_EXERCISE AIM:_ Extract every line of the material below and reproduce it faithfully.

_INFORMATION SHOWN:_
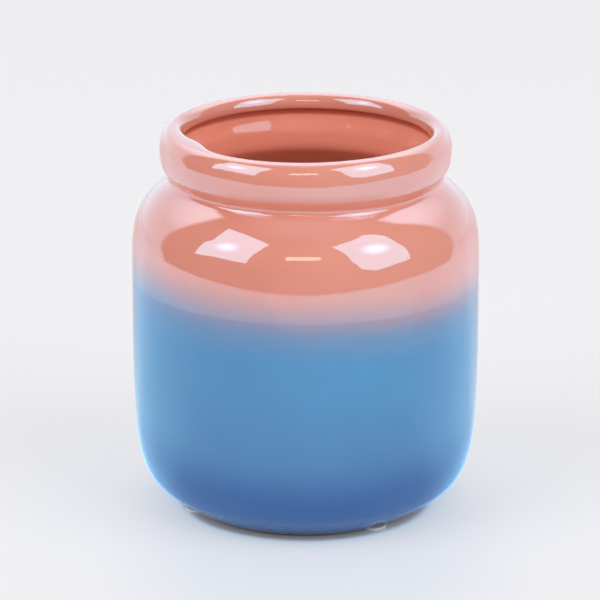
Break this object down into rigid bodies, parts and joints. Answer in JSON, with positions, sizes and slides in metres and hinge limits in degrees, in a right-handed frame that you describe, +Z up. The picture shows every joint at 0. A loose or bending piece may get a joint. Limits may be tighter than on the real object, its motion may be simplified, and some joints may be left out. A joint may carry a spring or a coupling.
{
  "type": "ceramic vase",
  "caption": "Squat glazed ceramic vase with a rolled rim, coral at the top and blending to blue at the foot, standing on clear stick-on pads.",
  "frame": {"origin": "on the table, under the middle of the foot ring; z = 0 is the underside of the clear pads", "axes": "+Z up along the axis that the vase is turned about; the picture looks along +Y with +X to the right"},
  "size_m": [0.1424, 0.1424, 0.16],
  "materials": {
    "bare_clay": "unglazed biscuit, sponged smooth, matt",
    "coral_glaze": "gloss",
    "sky_blue_glaze": "gloss",
    "deep_blue_glaze": "gloss",
    "clear_pad": "clear soft plastic, satin"
  },
  "bodies": {
    "root": {"clay_body": "bare_clay", "liner_glaze": "coral_glaze", "coral_glaze": "coral_glaze", "sky_blue_glaze": "sky_blue_glaze", "deep_blue_glaze": "deep_blue_glaze", "foot_pad_right": "clear_pad", "foot_pad_left": "clear_pad", "foot_pad_back": "clear_pad"}
  },
  "joints": []
}
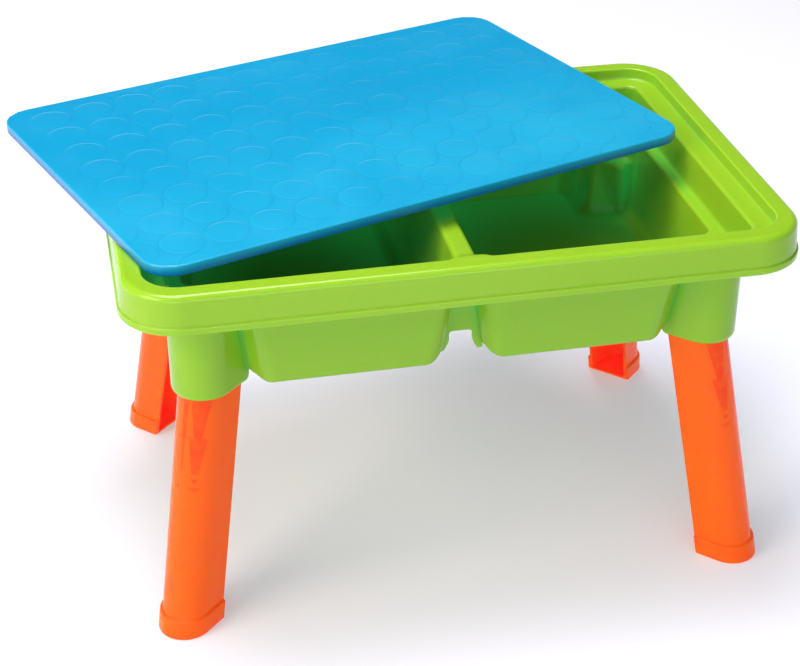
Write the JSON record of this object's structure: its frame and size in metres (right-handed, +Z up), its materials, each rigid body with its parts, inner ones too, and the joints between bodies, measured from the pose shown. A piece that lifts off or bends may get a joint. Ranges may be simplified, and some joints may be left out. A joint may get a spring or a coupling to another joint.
{
  "type": "kids table with storage",
  "caption": "Low moulded play table: a rectangular tub with divided storage bins under a lift-off lid, standing on splayed channel legs that push into corner sockets.",
  "frame": {"origin": "on the floor, under the middle of the box round the table and its lid as stored", "axes": "+X along the table's length towards the right end, +Y across it towards the back, +Z up"},
  "size_m": [0.5139, 0.4186, 0.2787],
  "materials": {
    "tub_plastic": "smooth moulded polypropylene, soft gloss, apple green",
    "lid_plastic": "smooth moulded polypropylene, soft gloss, sky blue",
    "leg_plastic": "smooth moulded polypropylene, soft gloss, orange"
  },
  "bodies": {
    "table": {"tub": "tub_plastic", "leg_front_left": "leg_plastic", "leg_front_right": "leg_plastic", "leg_rear_left": "leg_plastic", "leg_rear_right": "leg_plastic"},
    "lid": {"lid": "lid_plastic"}
  },
  "joints": [
    {"name": "lid_lift", "type": "slide", "parent": "table", "child": "lid", "axis": [0, 0, 1], "range_m": [0, 0.2]}
  ]
}
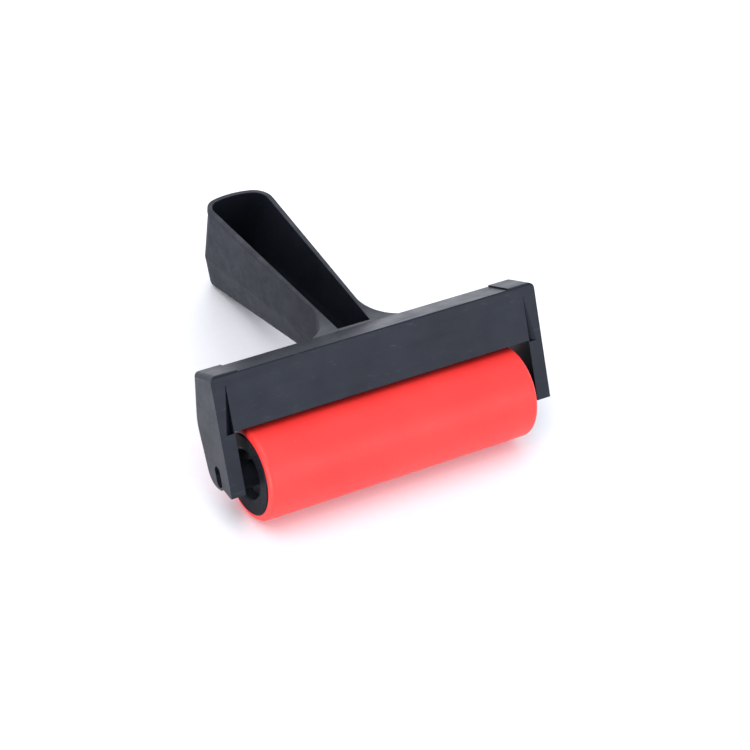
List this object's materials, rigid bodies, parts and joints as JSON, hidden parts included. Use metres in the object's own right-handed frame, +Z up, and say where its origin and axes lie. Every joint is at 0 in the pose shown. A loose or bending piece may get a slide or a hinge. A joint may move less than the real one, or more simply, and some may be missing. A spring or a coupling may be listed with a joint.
{
  "type": "rubber brayer",
  "caption": "Hand brayer: a rubber-covered roller that turns freely on a steel axle between the arms of a moulded frame with a hollow boat-shaped handle, for rolling ink onto a printing plate.",
  "frame": {"origin": "on the surface the brayer rests on, below the middle of its bounding box", "axes": "+Z up from the resting surface, +Y from the roller to the end of the handle, X along the roller's axle"},
  "size_m": [0.1196, 0.1242, 0.0496],
  "materials": {
    "frame_plastic": "satin moulded black",
    "cap_plastic": "satin moulded black",
    "red_rubber": "smooth ground rubber",
    "axle_steel": "drawn rod"
  },
  "bodies": {
    "frame": {"handle_frame": "frame_plastic", "axle_rod": "axle_steel"},
    "roller": {"rubber_sleeve": "red_rubber", "roller_core": "cap_plastic", "end_cap_left": "cap_plastic", "end_cap_right": "cap_plastic"}
  },
  "joints": [
    {"name": "roller_spin", "type": "hinge", "parent": "frame", "child": "roller", "pos_m": [0, -0.04643, 0.0157], "axis": [1, 0, 0], "continuous": true}
  ]
}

_OUTPUT BELOW:_
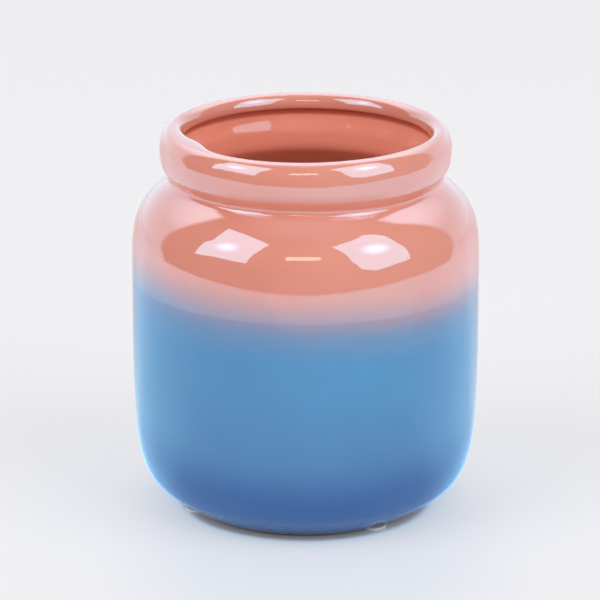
Break this object down into rigid bodies, parts and joints. Answer in JSON, with positions, sizes and slides in metres and hinge limits in degrees, in a right-handed frame that you describe, +Z up. The picture shows every joint at 0. A loose or bending piece may get a joint. Limits may be tighter than on the real object, its motion may be simplified, and some joints may be left out. A joint may carry a spring or a coupling.
{
  "type": "ceramic vase",
  "caption": "Squat glazed ceramic vase with a rolled rim, coral at the top and blending to blue at the foot, standing on clear stick-on pads.",
  "frame": {"origin": "on the table, under the middle of the foot ring; z = 0 is the underside of the clear pads", "axes": "+Z up along the axis that the vase is turned about; the picture looks along +Y with +X to the right"},
  "size_m": [0.1424, 0.1424, 0.16],
  "materials": {
    "bare_clay": "unglazed biscuit, sponged smooth, matt",
    "coral_glaze": "gloss",
    "sky_blue_glaze": "gloss",
    "deep_blue_glaze": "gloss",
    "clear_pad": "clear soft plastic, satin"
  },
  "bodies": {
    "root": {"clay_body": "bare_clay", "liner_glaze": "coral_glaze", "coral_glaze": "coral_glaze", "sky_blue_glaze": "sky_blue_glaze", "deep_blue_glaze": "deep_blue_glaze", "foot_pad_right": "clear_pad", "foot_pad_left": "clear_pad", "foot_pad_back": "clear_pad"}
  },
  "joints": []
}
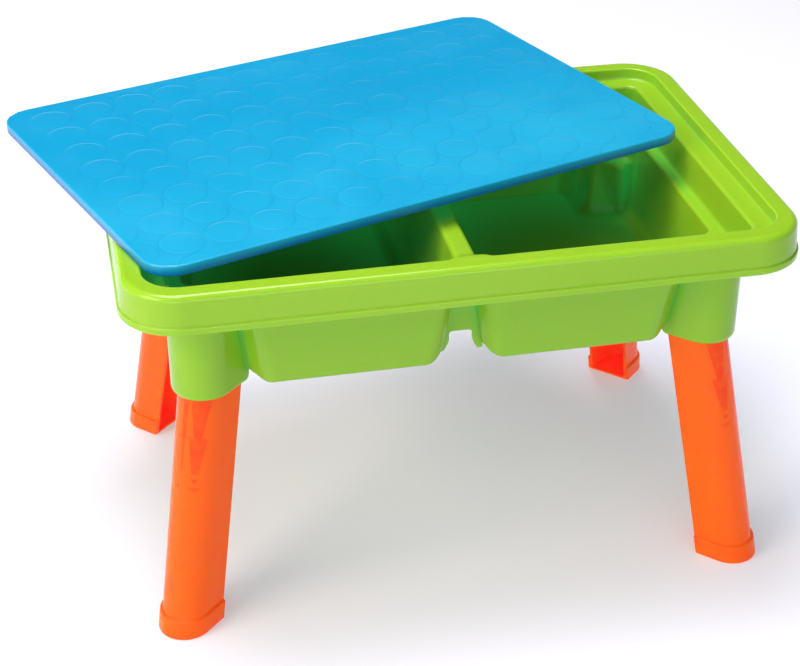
Write the JSON record of this object's structure: its frame and size in metres (right-handed, +Z up), its materials, each rigid body with its parts, inner ones too, and the joints between bodies, measured from the pose shown. A piece that lifts off or bends may get a joint. Ranges may be simplified, and some joints may be left out. A joint may get a spring or a coupling to another joint.
{
  "type": "kids table with storage",
  "caption": "Low moulded play table: a rectangular tub with divided storage bins under a lift-off lid, standing on splayed channel legs that push into corner sockets.",
  "frame": {"origin": "on the floor, under the middle of the box round the table and its lid as stored", "axes": "+X along the table's length towards the right end, +Y across it towards the back, +Z up"},
  "size_m": [0.5139, 0.4186, 0.2787],
  "materials": {
    "tub_plastic": "smooth moulded polypropylene, soft gloss, apple green",
    "lid_plastic": "smooth moulded polypropylene, soft gloss, sky blue",
    "leg_plastic": "smooth moulded polypropylene, soft gloss, orange"
  },
  "bodies": {
    "table": {"tub": "tub_plastic", "leg_front_left": "leg_plastic", "leg_front_right": "leg_plastic", "leg_rear_left": "leg_plastic", "leg_rear_right": "leg_plastic"},
    "lid": {"lid": "lid_plastic"}
  },
  "joints": [
    {"name": "lid_lift", "type": "slide", "parent": "table", "child": "lid", "axis": [0, 0, 1], "range_m": [0, 0.2]}
  ]
}
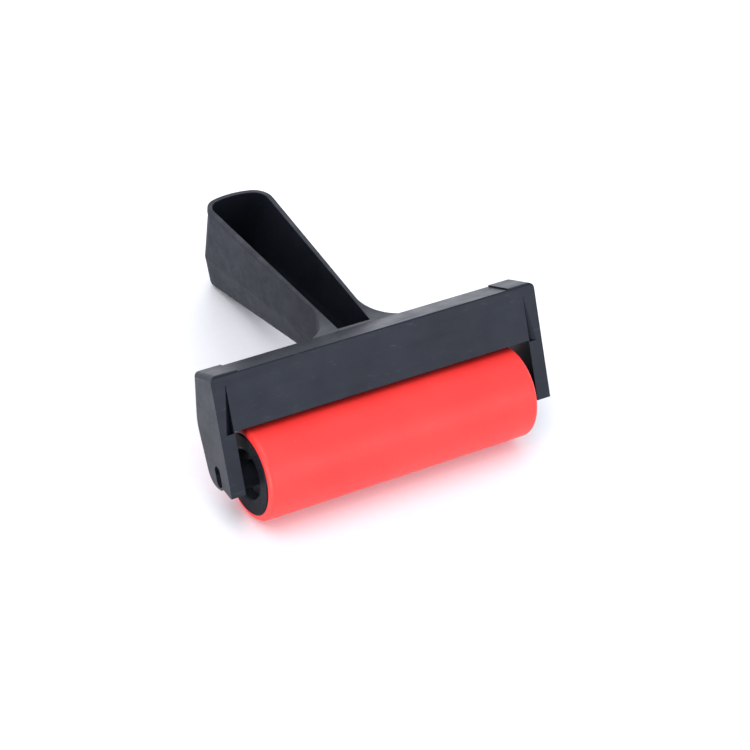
List this object's materials, rigid bodies, parts and joints as JSON, hidden parts included. Use metres in the object's own right-handed frame, +Z up, and say where its origin and axes lie. Every joint is at 0 in the pose shown. A loose or bending piece may get a slide or a hinge. A joint may move less than the real one, or more simply, and some may be missing. A spring or a coupling may be listed with a joint.
{
  "type": "rubber brayer",
  "caption": "Hand brayer: a rubber-covered roller that turns freely on a steel axle between the arms of a moulded frame with a hollow boat-shaped handle, for rolling ink onto a printing plate.",
  "frame": {"origin": "on the surface the brayer rests on, below the middle of its bounding box", "axes": "+Z up from the resting surface, +Y from the roller to the end of the handle, X along the roller's axle"},
  "size_m": [0.1196, 0.1242, 0.0496],
  "materials": {
    "frame_plastic": "satin moulded black",
    "cap_plastic": "satin moulded black",
    "red_rubber": "smooth ground rubber",
    "axle_steel": "drawn rod"
  },
  "bodies": {
    "frame": {"handle_frame": "frame_plastic", "axle_rod": "axle_steel"},
    "roller": {"rubber_sleeve": "red_rubber", "roller_core": "cap_plastic", "end_cap_left": "cap_plastic", "end_cap_right": "cap_plastic"}
  },
  "joints": [
    {"name": "roller_spin", "type": "hinge", "parent": "frame", "child": "roller", "pos_m": [0, -0.04643, 0.0157], "axis": [1, 0, 0], "continuous": true}
  ]
}